Japan's core machinery orders, seen as a key leading indicator for capital spending there, took a sharp drop in November despite expectations for a rise, according to data released Thursday. Core machinery orders fell 11.3% during the month, the Cabinet Office reported.
The result was well below estimates: A Kyodo News survey had expected a 1.1% rise from October, while a survey by Dow Jones Newswires and the Nikkei had indicated a rise of 1.2%.
Compared to November 2008, the orders dropped 20.5%, the Cabinet Office said.
 
This has been worrying me for a while UF. You can see the same in most commodities. It's very pronounced in Ni where LME stocks are three times greater than they have been for the last 5 years and climbing.
http://www.kitcometals.com/charts/nickel_historical.html

I guess the perception by the suits is that the consummation will soon take off. We are only just seeing the start of goodish news. :sheep:
 
Recently I have been pondering over whether now is the best time to get OUT of stocks completely or start selling down my holdings.

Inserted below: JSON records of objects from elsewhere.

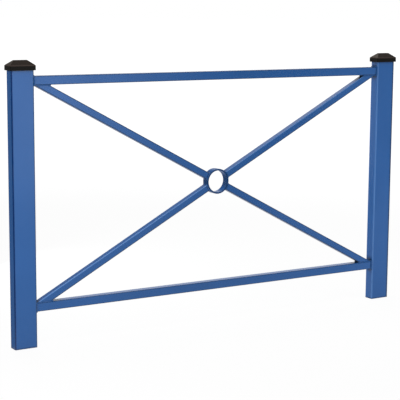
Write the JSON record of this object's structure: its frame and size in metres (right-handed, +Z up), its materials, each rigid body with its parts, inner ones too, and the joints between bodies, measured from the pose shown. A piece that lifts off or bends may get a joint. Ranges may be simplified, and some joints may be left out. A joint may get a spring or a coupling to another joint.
{
  "type": "pedestrian guard railing",
  "caption": "Blue coated steel guard railing bay with capped rectangular posts, a top and a bottom rail, and a cross of bars that meet at a centre ring.",
  "frame": {"origin": "middle of the left post's foot, at ground level, seen from the front", "axes": "+X along the railing towards the right post, +Y across it and away from the front, +Z up"},
  "size_m": [1.59, 0.05, 0.957],
  "materials": {
    "blue_coating": "satin powder coating with a slight orange peel",
    "cap_plastic": "moulded dark brown-black plastic"
  },
  "bodies": {
    "root": {"left_post": "blue_coating", "right_post": "blue_coating", "top_rail": "blue_coating", "bottom_rail": "blue_coating", "upper_left_bar": "blue_coating", "upper_right_bar": "blue_coating", "lower_left_bar": "blue_coating", "lower_right_bar": "blue_coating", "centre_ring": "blue_coating", "left_post_cap": "cap_plastic", "right_post_cap": "cap_plastic"}
  },
  "joints": []
}
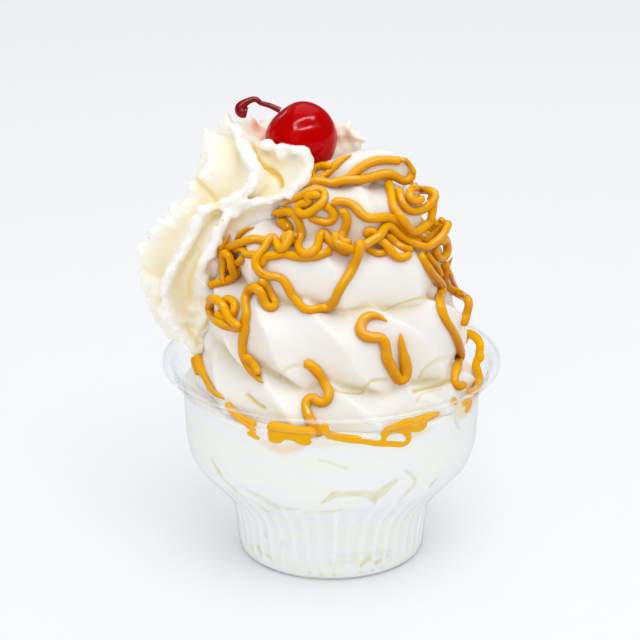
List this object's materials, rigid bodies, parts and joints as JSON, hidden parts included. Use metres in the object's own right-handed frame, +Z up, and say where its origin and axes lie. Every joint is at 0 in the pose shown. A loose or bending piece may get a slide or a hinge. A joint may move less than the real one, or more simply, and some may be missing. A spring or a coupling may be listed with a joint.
{
  "type": "ice cream sundae",
  "caption": "Soft serve sundae in a clear fluted plastic cup, with piped whipped cream, caramel sauce and a maraschino cherry on its stem.",
  "frame": {"origin": "centre of the cup's flat base", "axes": "+Z up out of the cup, -Y towards the viewer, the whipped cream leans to -X"},
  "size_m": [0.1, 0.0944, 0.133],
  "materials": {
    "clear_cup": "clear, thin, glossy",
    "soft_serve": "smooth, satin, slightly melted",
    "whipped_cream": "airy, ragged at its crests",
    "cherry": "wet, candied, translucent",
    "cherry_stem": "wet, dark red",
    "caramel_sauce": "glossy, thick"
  },
  "bodies": {
    "root": {"cup": "clear_cup", "soft_serve": "soft_serve", "whipped_cream": "whipped_cream", "cherry": "cherry", "cherry_stem": "cherry_stem"}
  },
  "joints": []
}
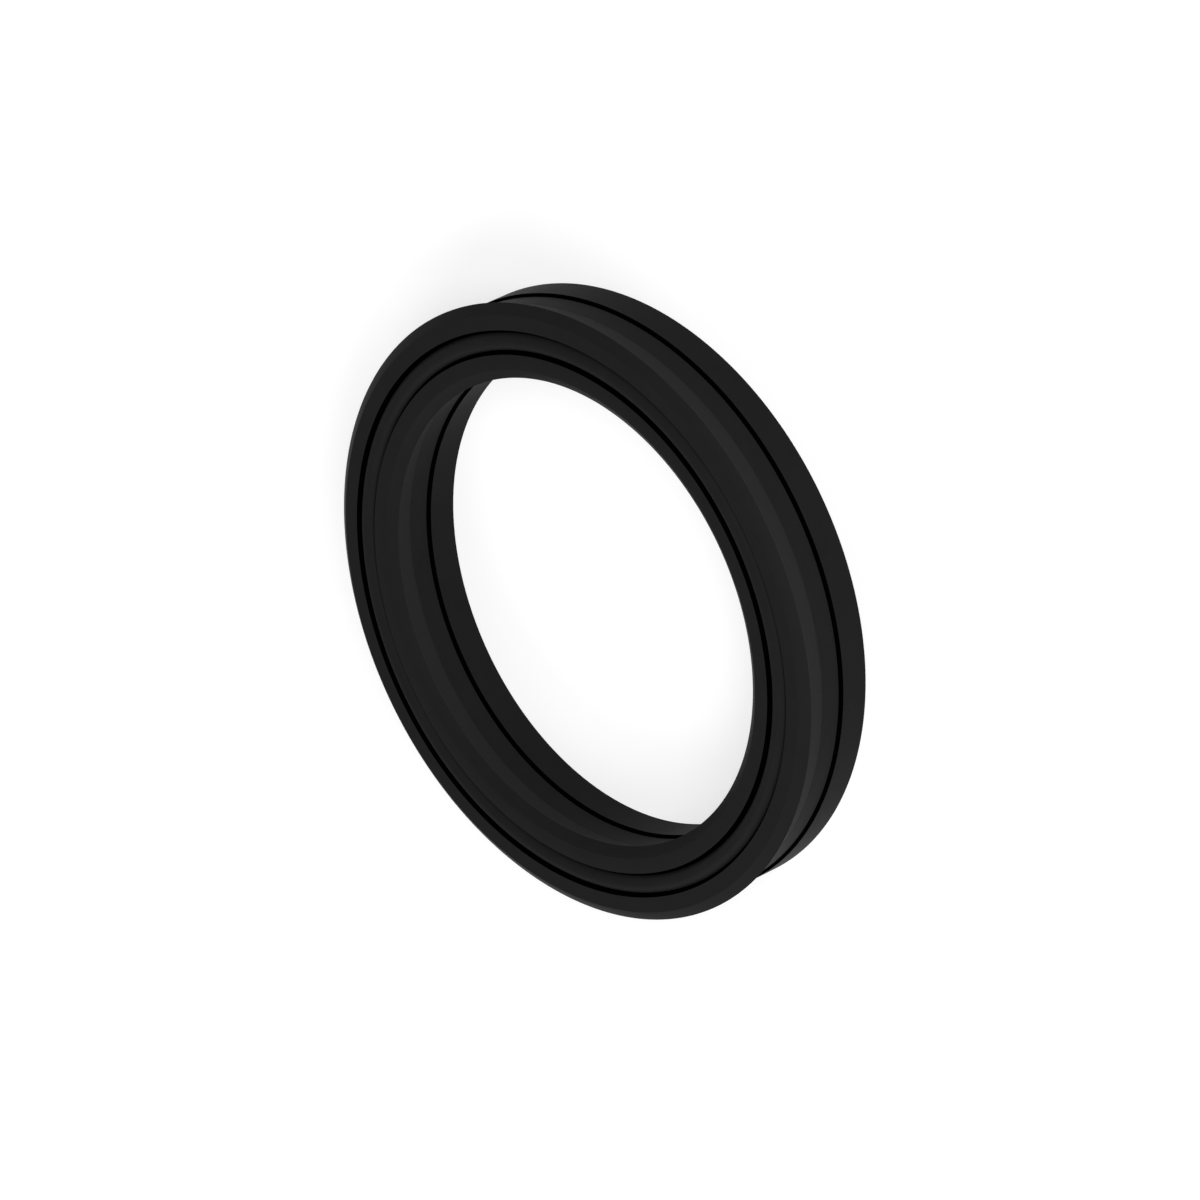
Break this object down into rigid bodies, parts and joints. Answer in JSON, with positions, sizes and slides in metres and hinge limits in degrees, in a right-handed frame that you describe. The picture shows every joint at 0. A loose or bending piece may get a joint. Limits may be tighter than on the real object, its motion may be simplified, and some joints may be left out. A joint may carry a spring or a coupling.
{
  "type": "piston rod seal",
  "caption": "Moulded rubber ring of U section: a flat heel, a waist, flared inner and outer lips with bevelled edges, and a round-topped rib between them.",
  "frame": {"origin": "on the ring's axis, in the plane of the heel face that it lies on", "axes": "+Z along the ring's axis, from the heel to the lips"},
  "size_m": [0.0512, 0.0512, 0.0075],
  "materials": {
    "seal_rubber": "smooth moulded nitrile rubber, near black, with a soft sheen"
  },
  "bodies": {
    "root": {"seal_ring": "seal_rubber"}
  },
  "joints": []
}
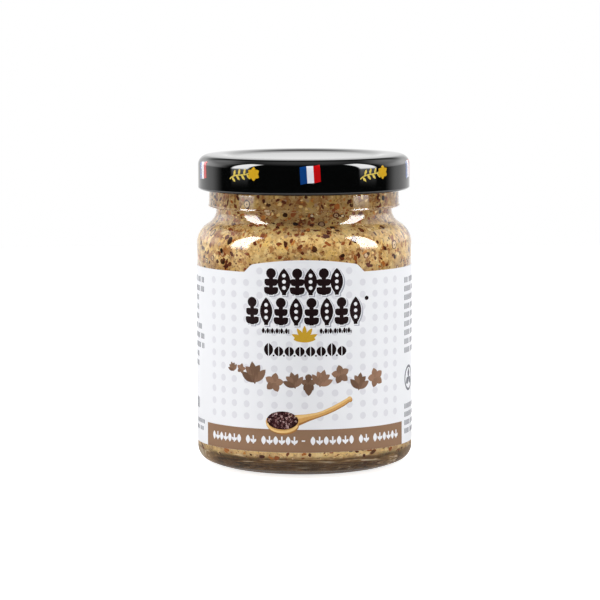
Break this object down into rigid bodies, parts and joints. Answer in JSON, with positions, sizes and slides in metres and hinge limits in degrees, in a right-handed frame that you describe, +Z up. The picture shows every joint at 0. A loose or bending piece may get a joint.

Everyone seems to be predicting problems in the second half of 2010 but I’ve learnt from experience that when the falls kick in, they kick in fast!

Seems that a few of the older wiser heads on here have moved to cash recently.

In 2008 I got absolutely smashed. But I held on. And I made up for a lot of those losses in 2009. I view that as a ‘get out of jail free’ card!

But now I am getting a little edgy again. There is a little too much confidence and a lot of complacency in these markets.

Just today, ‘The Daily Reckoning’ posed the question - Has there been a better time in the past two years to liquidate your entire share portfolio?

I’d be interested to hear what people have to say.
 
Recently I have been pondering over whether now is the best time to get OUT of stocks completely or start selling down my holdings.

Everyone seems to be predicting problems in the second half of 2010 but I’ve learnt from experience that when the falls kick in, they kick in fast!

Seems that a few of the older wiser heads on here have moved to cash recently.

In 2008 I got absolutely smashed. But I held on. And I made up for a lot of those losses in 2009. I view that as a ‘get out of jail free’ card!

But now I am getting a little edgy again. There is a little too much confidence and a lot of complacency in these markets.

Just today, ‘The Daily Reckoning’ posed the question - Has there been a better time in the past two years to liquidate your entire share portfolio?

I’d be interested to hear what people have to say.

The last two declines, i got out way too early and missed the irrational exuberance rally. The markets seem overbought, but so far the technical s are still in ok shape. Besides, my stops will take me out this time.


CanOz
 
The last two declines, i got out way too early and missed the irrational exuberance rally. The markets seem overbought, but so far the technical s are still in ok shape. Besides, my stops will take me out this time.


CanOz

Time is what you need. In the words of Benny Benazzi.
Don't bank on anything for 2010 IMHO!